Fuming after the defeat and rollback into their barracks on March 14, the CPI(M) leaders and the cadres camping along the border of Nandigram and Khejuri are biding their time to get inside Nandigram to open their party offices and fly their red flags in every village from where they have been driven out.
That things are not right here could be seen the moment one drives down Khejuri towards Sonachura (the battlefield where 14 people were killed on March 14) village of Nandigram. Thousands of red flags along the road and atop the buildings hit your eyes. They stand to as prove that one is in a CPI(M) controlled zone.
But reach the Bhangabera Bridge that has been cut-off from Sonachura and you find the red flags vanishing. And in their place, it is the Trinamool flags that are furling everywhere. Sonachura, Dabgra, Gokulnagar, Kalicharanpur, South Khali and Gorchakraberia in Nandigram are some villages where the CPI(M)'s red flags have been uprooted.
Ever since March 14, the CPI(M) leaders of Nandigram have left their villages and are now staying in the camps of Takapura, Andabad, Ranichak, Nandiogram II block situated along the Khejuri-Nandigram border.
"But peace has not returned in Nandigram.
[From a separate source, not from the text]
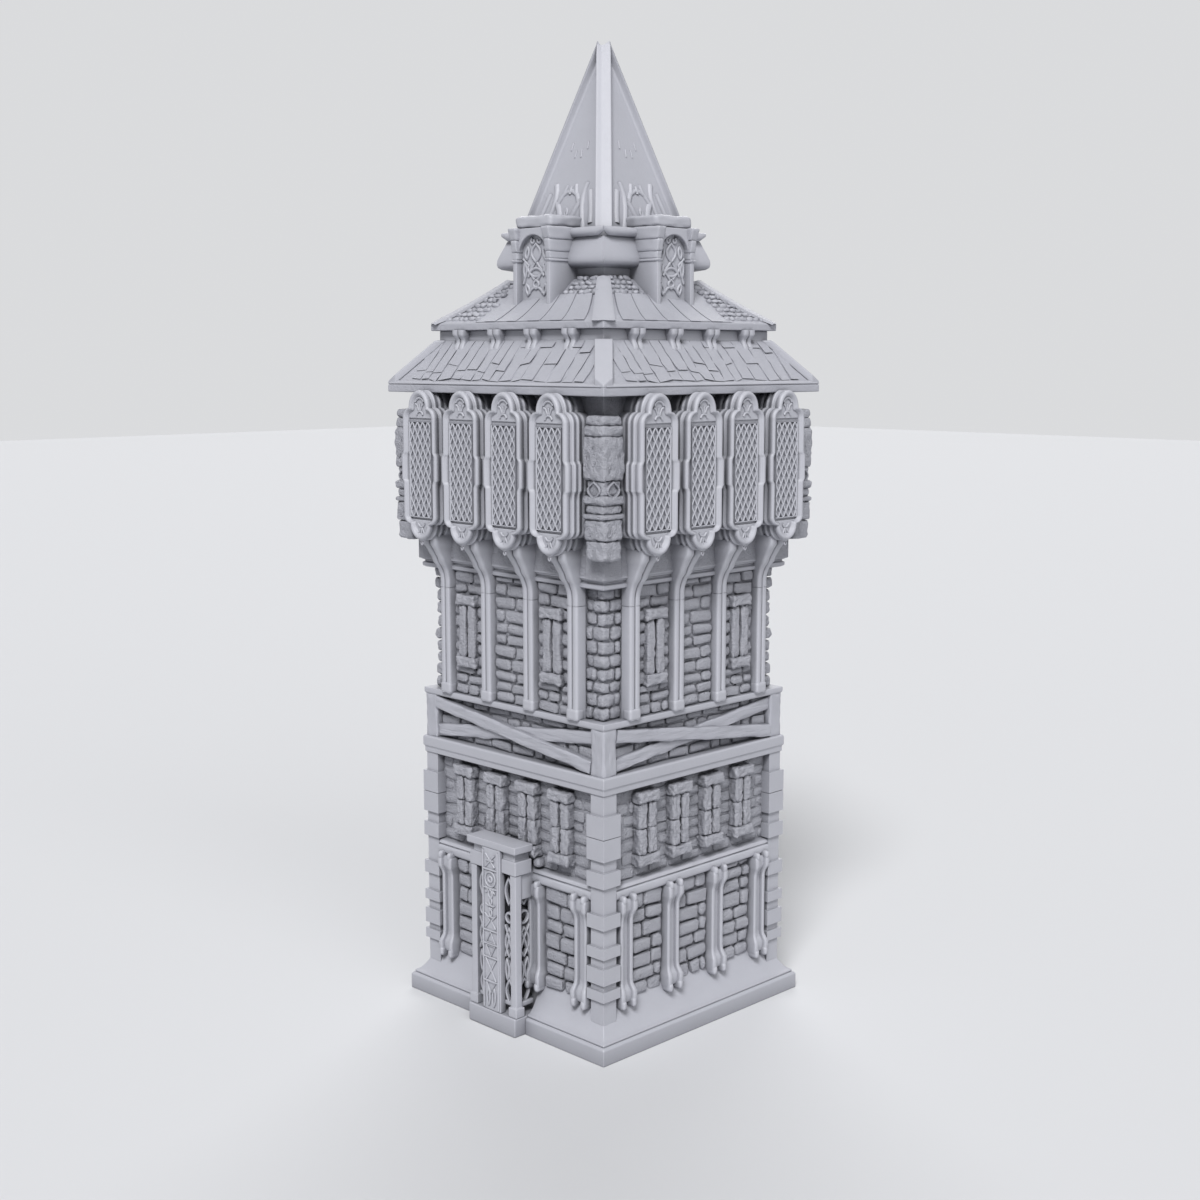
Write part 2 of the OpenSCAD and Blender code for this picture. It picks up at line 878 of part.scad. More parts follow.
module roof_brackets() {
    face = attic_out + bracket_depth;
    z_foot = z_lower_roof_top - 6;
    profile = [[attic_out, z_foot], [face, z_foot], [face, z_lower_roof_top - 1.8],
        [face - 1.3, z_lower_roof_top], [face - 0.4, z_upper_eave - 1.4], [face - 0.2, z_upper_eave],
        [attic_out, z_upper_eave]];
    color(TRIM)
        on_sides()
            along(bracket_xs)
                difference() {
                    bar(profile, bracket_w);
                    bar(concat([[0, z_eave]], LOWER_ROOF_OUT, [[0, z_lower_roof_top]]), 2 * bracket_w);
                }
}

module upper_roof() {
    drop = roof_t + 0.3;
    inside = [for (i = [len(UPPER_ROOF_CURVE) - 1 : -1 : 1])
        [UPPER_ROOF_CURVE[i][0], UPPER_ROOF_CURVE[i][1] - drop]];
    color(ROOFING)
        on_sides()
            mitred_bar(concat([[attic_in, z_upper_eave]], UPPER_ROOF_OUT, inside));
}

module upper_roof_hips() {
    color(STONE)
        difference() {
            on_sides()
                hip_board(UPPER_ROOF_CURVE);
            square_tower(UPPER_ROOF_OUT);
            square_tower(LANTERN_OUT);
            beyond_eave(upper_eave_half);
        }
}

// ---- Lantern and spire ----

module lantern() {
    inside = lantern_half - wall_t;
    color(STONE)
        difference() {
            square_tower(LANTERN_OUT);
            square_tower([[inside, z_lantern - 5], [inside, z_spire - wall_t]]);
        }
}

// Four blind dormers: two piers, a carved recess under a round arch, and a heavy cap slab.
module dormers() {
    half = dormer_w / 2;
    recess_half = half - dormer_pier_w;
    z_cap = z_spire - 0.3;
    z_spring = z_cap - 2.3 - recess_half;
    cap_t = 4;
    capital_out = 0.9;
    color(TRIM)
        on_sides()
            difference() {
                union() {
                    front_block(-half, half, spire_half, dormer_face, z_upper_roof, z_cap);
                    for (x = [-half - capital_out, half - dormer_pier_w])
                        front_block(x, x + dormer_pier_w + capital_out, lantern_half,
                            dormer_face + capital_out, z_spring - 1.6, z_cap - 2.4);
                    front_block(-half + 0.4, half - 0.4, tip_half, dormer_face - 1, z_cap, z_cap + cap_t);
                }
                front_block(-recess_half, recess_half, dormer_face - dormer_recess, FAR, 0, z_spring);
                front_plate(dormer_face - dormer_recess, FAR)
                    translate([0, z_spring])
                        circle(r = recess_half);
                square_tower(UPPER_ROOF_OUT);
                square_tower(LANTERN_OUT);
                square_tower(SPIRE_OUT);
            }
}

module spire() {
    lean = (spire_half - tip_half) / spire_h;
    hollow_h = spire_h * 0.8;
    inside = spire_half - roof_t;
    color(ROOFING)
        difference() {
            union() {
                square_tower(SPIRE_OUT);
                on_sides()
                    hip_board([[spire_half, z_spire], [tip_half, z_tip]]);
            }
            square_tower([[inside, z_spire - 1], [inside, z_spire],
                [inside - lean * hollow_h, z_spire + hollow_h]]);
        }
}

// ---- Draw ----

base_plinth();
base_batter();
porch_plinth();
porch_posts();
porch_screens();
porch_canopy();
porch_pilaster();
lower_front_wall_left();
lower_front_wall_right();
lower_front_wall_head();
lower_right_wall();
lower_back_wall();
lower_left_wall();
corner_piers();
buttresses();
string_course();
slit_storey_floor();
lower_slit_frames();
lower_belt();
brace_infill();
brace_posts();
cross_braces();
middle_floor();
middle_front_wall();
middle_right_wall();
middle_back_wall();
middle_left_wall();
wall_ribs();
middle_slit_frames();
gallery_floor();
gallery_front_wall();
gallery_right_wall();
gallery_back_wall();
gallery_left_wall();
front_oriels();
right_oriels();
back_oriels();
left_oriels();
oriel_lattices();
gallery_corner_columns();
lower_roof();
lower_roof_hips();
attic_walls();
roof_brackets();
upper_roof();
upper_roof_hips();
lantern();
dormers();
spire();
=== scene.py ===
"""Tabletop watchtower in unpainted grey resin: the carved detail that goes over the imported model.

Every piece is drawn for the front of the tower, in millimetres, as (x, out, z): x runs to the right
along the wall, out is the distance from the tower's axis and z is the height above the table.
build() then turns it to the other sides and brings it into metres.
"""

import math
import random

import bmesh
import bpy
from mathutils import Matrix, Vector, noise


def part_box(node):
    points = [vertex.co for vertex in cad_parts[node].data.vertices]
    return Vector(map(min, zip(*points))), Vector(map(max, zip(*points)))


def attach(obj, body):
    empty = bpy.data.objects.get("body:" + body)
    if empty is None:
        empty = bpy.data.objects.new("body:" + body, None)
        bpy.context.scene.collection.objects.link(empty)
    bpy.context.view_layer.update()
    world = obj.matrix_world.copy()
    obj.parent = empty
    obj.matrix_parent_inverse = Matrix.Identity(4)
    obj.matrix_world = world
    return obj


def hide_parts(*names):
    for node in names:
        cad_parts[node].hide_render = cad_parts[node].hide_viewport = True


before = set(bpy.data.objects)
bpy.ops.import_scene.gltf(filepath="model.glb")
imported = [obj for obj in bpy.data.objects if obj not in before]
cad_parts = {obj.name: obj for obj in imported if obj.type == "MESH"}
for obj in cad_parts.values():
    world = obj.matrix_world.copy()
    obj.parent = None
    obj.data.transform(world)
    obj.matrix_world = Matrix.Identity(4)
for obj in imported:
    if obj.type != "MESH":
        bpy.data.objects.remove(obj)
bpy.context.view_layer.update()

MM = 0.001
ALL_SIDES = (0, 90, 180, 270)
FRONT_ONLY = (0,)
OTHER_SIDES = (90, 180, 270)


# ---- Sizes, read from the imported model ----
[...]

Because every night we see Harmat Bahini throwing bombs and firing long-range rifles from Khejuri towards the villages located along the border," said Gokulnagar's Sabuj Pradhan, who fought on March 14 against the Harmat Bahini.
For the last one-month, for 30,000 people living in over 1,000 villages along the Nandigram-Khejuri border it has been a nightmare.
Every day when the sun sets, villagers of Sonachura, Shahebnagar, Satkhanda, Narsinghaber, Pankhai, Sherkhanchok, Kedarabar, etc, leave their homes, situated beside the Talpati canal, to spend the night in open fields. They finish their chores by 6.30 pm and then all the members of the village gather and go to the fields to pass the night.
"This is our daily routine. Women fear that if they stay inside the houses, they become an easy prey to Harmat Bahini in case of an attack. The men divide themselves into groups of 20 and pass the night patrolling the 8 kms border that stretches from Sonachurajalpai to Maheshpur village," said Shankar Das of Sonachura.
The villagers allege that though there are more than 4,000 cops located at various sensitive points of Nandigram, they have lost all faith on them. According to the villagers the cops are mere spectators and they do nothing to stop the firing and bombing during nights.
"Despite police postings, our children out of fear couldn't go out of Nandigram to take the HS examinations. At least 250 of the students have lost a year because the state government and the police have failed to restore peace here," said SK Sufiyan of Nandigram.
So what is the solution? The villagers have demanded from the administration that all directly and indirectly involved in March 14-mayhem should be arrested.
All those innocent villagers picked up by the police on March 14 and kept inside Tamluk Jail should be released and the villagers of Sonachura and Khejuri kept hostage by the CPI(M) cadres should be allowed to return home.
"Till then, Nandigram would remain isolated and an independent island because it has lost faith in the government and does not trust the CPI(M)," said Abu Taher of krishi Jamin Bachao Committee.